The ability to force that conversation made Diem and Watt ideal contributors on Day 1 of a two-day symposium surrounding the Army ethic, at least from the perspective of Command Sgt. Maj. John Troxell, the top enlisted soldier with U.S. Forces-Korea. Asked to speak at the event, Troxell told organizers that “I can give my perspective, but I need home-run hitters.”
“I had read the ‘Black Hearts’ book [an account of the presenters’ unit, 502nd Infantry Brigade, 101st Airborne Division, and its time in Iraq], and I thought, ‘What power will this bring to the conversation.’ Just the focused look on these strategic and operations leaders that were there. It was powerful.”
Media members were permitted to attend the conference but not allowed to attribute statements made during presentations to any individuals. But afterward, Watt, Diem and Troxell all emphasized some key themes of the talk during an on-the-record interview:
Skewed allegiance. Small-unit leaders and others who allow soldiers to stray from the simplest of Army rules, such as blousing their boots, may do so to inspire personal loyalty from their charges, Watt said.
As soon as soldiers become lax in those areas, “you’re not a part of the Army anymore,” he said. “You’re now in so-and-so [leader]’s Army. You’re no longer chained to that 239-year-old institution.”
This leads to over-reliance on an individual, Watt said — one who could be killed on the next patrol, or, in an even more extreme case, instill a set of beliefs so divergent from the Army’s core values that his soldiers could commit criminal acts.
‘Ninjas’ need not apply. “The cool guy” played a big part in Watt and Diem’s leadership lesson: The leader who may create the aforementioned lax rules to curry favor, or may stress his personal combat record in situations where he should be stressing something else.
“Let’s forget about the cool-guy stuff; let’s focus on what you’re supposed to be doing,” Watt said.

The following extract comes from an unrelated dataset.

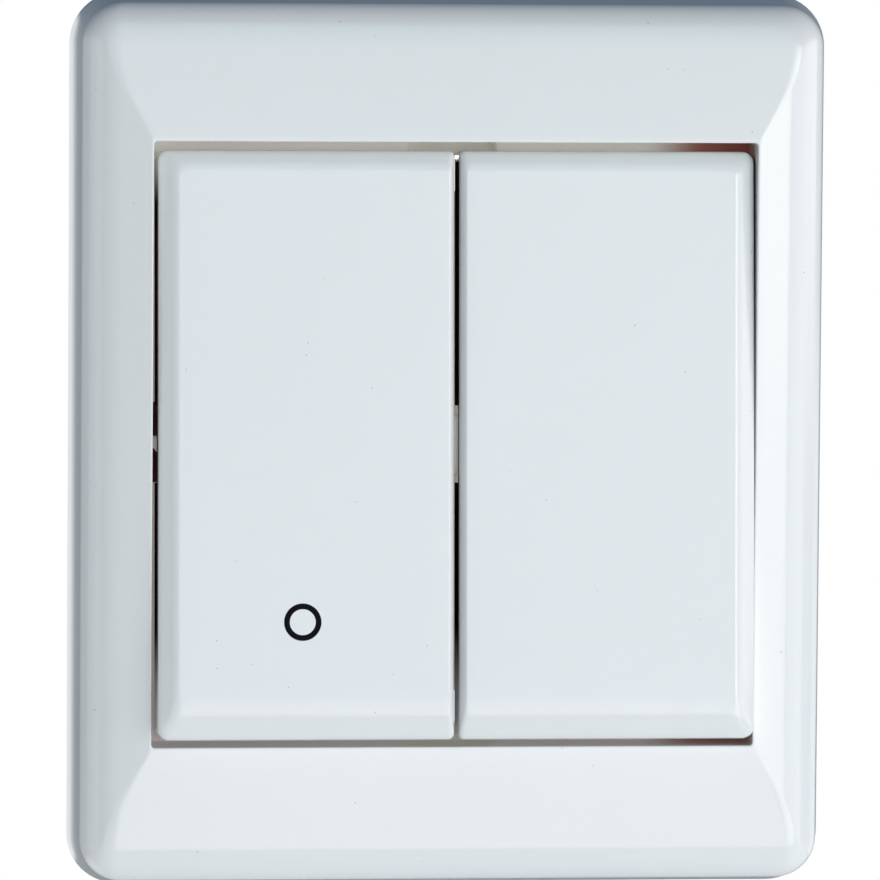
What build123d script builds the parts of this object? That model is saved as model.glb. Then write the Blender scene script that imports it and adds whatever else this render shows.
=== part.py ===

Diem gave more colorful examples: “The Army doesn’t want ninjas. You can be a great soldier, and nobody has to be a dual-battle ax-wielding monster.”
Defining concepts. While Chief of Staff Gen. Ray Odierno established the symposium to define “the Army ethic,” Watt and Diem addressed some soldiers’ confused concept of loyalty as a trouble spot.
Those who disagreed with Watt’s actions (before rationality exposure, as Diem described) often cited “loyalty” as the bond between squadmates, one that would make reporting their criminal acts seem like a breach of trust. The presenters stressed the importance of loyalty to the greater good and the Army’s core values — another commenter at the conference went further, saying the loyalty should be to the Constitution, not to any uniformed agency.
Teaching the force
CAPE’s online educational materials already include videos and testimonials from the presenters. Troxell said that such materials can be the cornerstones of small-group, interactive learning sessions that will impart more to an audience of young soldiers than any amount of check-the-box PowerPoints.
“It’s got to be interactive,” he said. “Videos. Role-play. Get people involved in making decisions, instead of, ‘Slide ... slide ...’ ”
Watt said such instruction plays a tangible, tactical role in building a successful force.
“This is combat efficiency training,” he said, adding that senior leaders “don’t physically control anybody. ... What keeps those [soldiers] from doing the wrong thing?”